Insights Into Taking an Online Production Course

I thought I'd post this question from my colleague, Liz, because it's an important one and I didn't want it lost in a comment section.

We are wrapping up our 8th week and starting our 9th and last week in our summer graduate class, The New New Media: Weblogs, Wikis & Emerging Social Media, when Liz approached me in our class blog and asked the following question:


I'm not sure if you've taken any production classes online, but I was wondering what your experience was with those types of classes online.

This is the first online class I have taken and though I like it, it has definitely been a struggle for me to adapt to this medium academically, and I would imagine it would be even harder with a production class.

Let me know your thoughts.


Hi, Liz!

Thanks so much for visiting my blog! It's been a great summer while in Professor Berkman's class, no? I'm learning so much about Web 2.0.

As to your question, yes, I took Web Design & Production with Joerg Muller, who resides in Spain. He is absolutely the best. If you decide you wish to take a production class online, take the class with him. He has a Web site he uses for all of his lessons. Each lesson is well planned and he provides great examples of code you can follow to create a Web site. Make sure you've taken Digital Design and Foundations of Media Design which you can take online or on campus. Both courses, as you probably already know, are taught both online and on campus. I was lucky that I was able to take Foundations of Media Design with William Crow. He's absolutely the greatest professor! Now he only teaches Photography & Social Change in the Spring semester and his class fills up immediately. I may stay one semester just to take this class...he is so good and the class subject is worth it and something I'm very interested in. Social issues are important to me and I am recently getting into digital photography, so the class would be perfect for me and definitely will prove useful and valuable in so many ways.

If you run into any problems or you have questions should you take Web Design & Production with Joerg, he will respond right away, even though he lives in Spain! Other students in the class with more technical knowledge will help as well. And he may have a T.A. in the Fall semester, hopefully someone as great as Derek in our current summer course, The New New Media.

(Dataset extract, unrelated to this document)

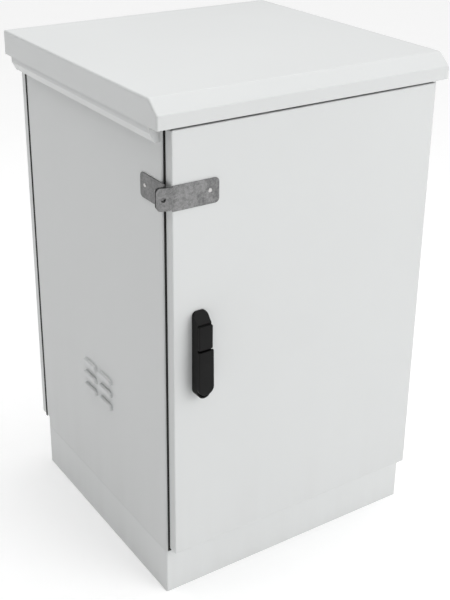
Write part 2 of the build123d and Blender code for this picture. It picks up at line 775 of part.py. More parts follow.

I highly recommend you purchase the book, "HTML 4 for the World Wide Web, Fourth Edition: Visual QuickStart Guide (4th Edition) (Paperback)" by Elizabeth Casto. Software you'll need to know and have installed on your computer are Photoshop, Dreamweaver, and an FTP program. I like Photoshop to optimize photographs but for Web graphic design, I prefer Fireworks. I do not use Dreamweaver as I prefer Homesite, since it's the tool I've been using professional as a Web Developer since 1998. Prior to Homesite, I used notepad to code my Web sites while an undergrad at Cal Poly. Looking back, I can't believe I hand coded HTML with what is now like a stone age tool--notepad. However, it was instrumental in learning how to write HTML code from scratch, and to write very clean code without a lot of nested tags. You'll learn all of this from Joerg. I highly recommend taking him as the online instructor for this class.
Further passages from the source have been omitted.